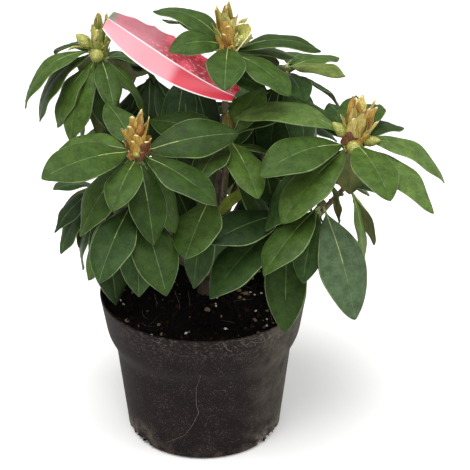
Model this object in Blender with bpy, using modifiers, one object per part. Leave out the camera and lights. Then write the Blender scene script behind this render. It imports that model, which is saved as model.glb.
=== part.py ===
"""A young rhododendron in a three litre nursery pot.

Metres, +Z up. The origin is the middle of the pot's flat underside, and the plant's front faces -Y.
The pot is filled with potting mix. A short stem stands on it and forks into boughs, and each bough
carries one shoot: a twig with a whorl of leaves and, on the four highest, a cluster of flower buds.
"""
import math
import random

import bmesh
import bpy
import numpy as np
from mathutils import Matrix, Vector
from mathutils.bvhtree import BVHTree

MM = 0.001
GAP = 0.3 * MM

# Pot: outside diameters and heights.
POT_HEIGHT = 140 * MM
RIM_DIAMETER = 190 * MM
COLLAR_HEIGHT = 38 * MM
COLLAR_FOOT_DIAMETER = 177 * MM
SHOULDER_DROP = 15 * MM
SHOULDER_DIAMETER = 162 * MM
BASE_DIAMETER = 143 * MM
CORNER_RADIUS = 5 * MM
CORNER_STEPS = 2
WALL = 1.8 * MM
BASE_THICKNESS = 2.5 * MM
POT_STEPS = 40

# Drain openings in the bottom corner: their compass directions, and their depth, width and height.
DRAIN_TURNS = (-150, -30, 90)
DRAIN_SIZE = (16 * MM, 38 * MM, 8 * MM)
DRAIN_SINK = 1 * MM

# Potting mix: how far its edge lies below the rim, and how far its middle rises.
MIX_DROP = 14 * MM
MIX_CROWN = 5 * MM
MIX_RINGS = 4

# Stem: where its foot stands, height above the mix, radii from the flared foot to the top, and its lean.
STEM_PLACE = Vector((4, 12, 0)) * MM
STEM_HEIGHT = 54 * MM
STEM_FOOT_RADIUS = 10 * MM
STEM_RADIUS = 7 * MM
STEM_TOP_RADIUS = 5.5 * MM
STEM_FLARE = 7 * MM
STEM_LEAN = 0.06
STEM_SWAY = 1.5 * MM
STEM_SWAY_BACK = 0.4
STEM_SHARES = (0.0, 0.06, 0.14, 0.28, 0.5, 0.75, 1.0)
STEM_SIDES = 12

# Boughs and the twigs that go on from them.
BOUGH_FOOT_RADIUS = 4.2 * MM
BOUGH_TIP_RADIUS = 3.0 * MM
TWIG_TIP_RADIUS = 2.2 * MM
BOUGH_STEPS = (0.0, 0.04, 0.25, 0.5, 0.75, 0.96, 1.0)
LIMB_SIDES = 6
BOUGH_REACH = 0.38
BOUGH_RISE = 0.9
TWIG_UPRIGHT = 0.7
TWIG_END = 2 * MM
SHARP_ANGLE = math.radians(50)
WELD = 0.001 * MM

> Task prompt
Go through the listing and print each line exactly as it appears.

> Exercise answer
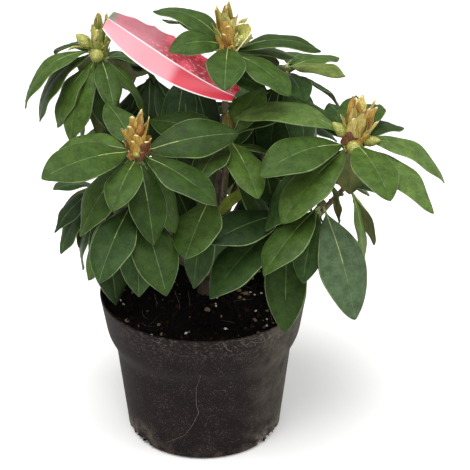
Model this object in Blender with bpy, using modifiers, one object per part. Leave out the camera and lights. Then write the Blender scene script behind this render. It imports that model, which is saved as model.glb.
=== part.py ===
"""A young rhododendron in a three litre nursery pot.

Metres, +Z up. The origin is the middle of the pot's flat underside, and the plant's front faces -Y.
The pot is filled with potting mix. A short stem stands on it and forks into boughs, and each bough
carries one shoot: a twig with a whorl of leaves and, on the four highest, a cluster of flower buds.
"""
import math
import random

import bmesh
import bpy
import numpy as np
from mathutils import Matrix, Vector
from mathutils.bvhtree import BVHTree

MM = 0.001
GAP = 0.3 * MM

# Pot: outside diameters and heights.
POT_HEIGHT = 140 * MM
RIM_DIAMETER = 190 * MM
COLLAR_HEIGHT = 38 * MM
COLLAR_FOOT_DIAMETER = 177 * MM
SHOULDER_DROP = 15 * MM
SHOULDER_DIAMETER = 162 * MM
BASE_DIAMETER = 143 * MM
CORNER_RADIUS = 5 * MM
CORNER_STEPS = 2
WALL = 1.8 * MM
BASE_THICKNESS = 2.5 * MM
POT_STEPS = 40

# Drain openings in the bottom corner: their compass directions, and their depth, width and height.
DRAIN_TURNS = (-150, -30, 90)
DRAIN_SIZE = (16 * MM, 38 * MM, 8 * MM)
DRAIN_SINK = 1 * MM

# Potting mix: how far its edge lies below the rim, and how far its middle rises.
MIX_DROP = 14 * MM
MIX_CROWN = 5 * MM
MIX_RINGS = 4

# Stem: where its foot stands, height above the mix, radii from the flared foot to the top, and its lean.
STEM_PLACE = Vector((4, 12, 0)) * MM
STEM_HEIGHT = 54 * MM
STEM_FOOT_RADIUS = 10 * MM
STEM_RADIUS = 7 * MM
STEM_TOP_RADIUS = 5.5 * MM
STEM_FLARE = 7 * MM
STEM_LEAN = 0.06
STEM_SWAY = 1.5 * MM
STEM_SWAY_BACK = 0.4
STEM_SHARES = (0.0, 0.06, 0.14, 0.28, 0.5, 0.75, 1.0)
STEM_SIDES = 12

# Boughs and the twigs that go on from them.
BOUGH_FOOT_RADIUS = 4.2 * MM
BOUGH_TIP_RADIUS = 3.0 * MM
TWIG_TIP_RADIUS = 2.2 * MM
BOUGH_STEPS = (0.0, 0.04, 0.25, 0.5, 0.75, 0.96, 1.0)
LIMB_SIDES = 6
BOUGH_REACH = 0.38
BOUGH_RISE = 0.9
TWIG_UPRIGHT = 0.7
TWIG_END = 2 * MM
SHARP_ANGLE = math.radians(50)
WELD = 0.001 * MM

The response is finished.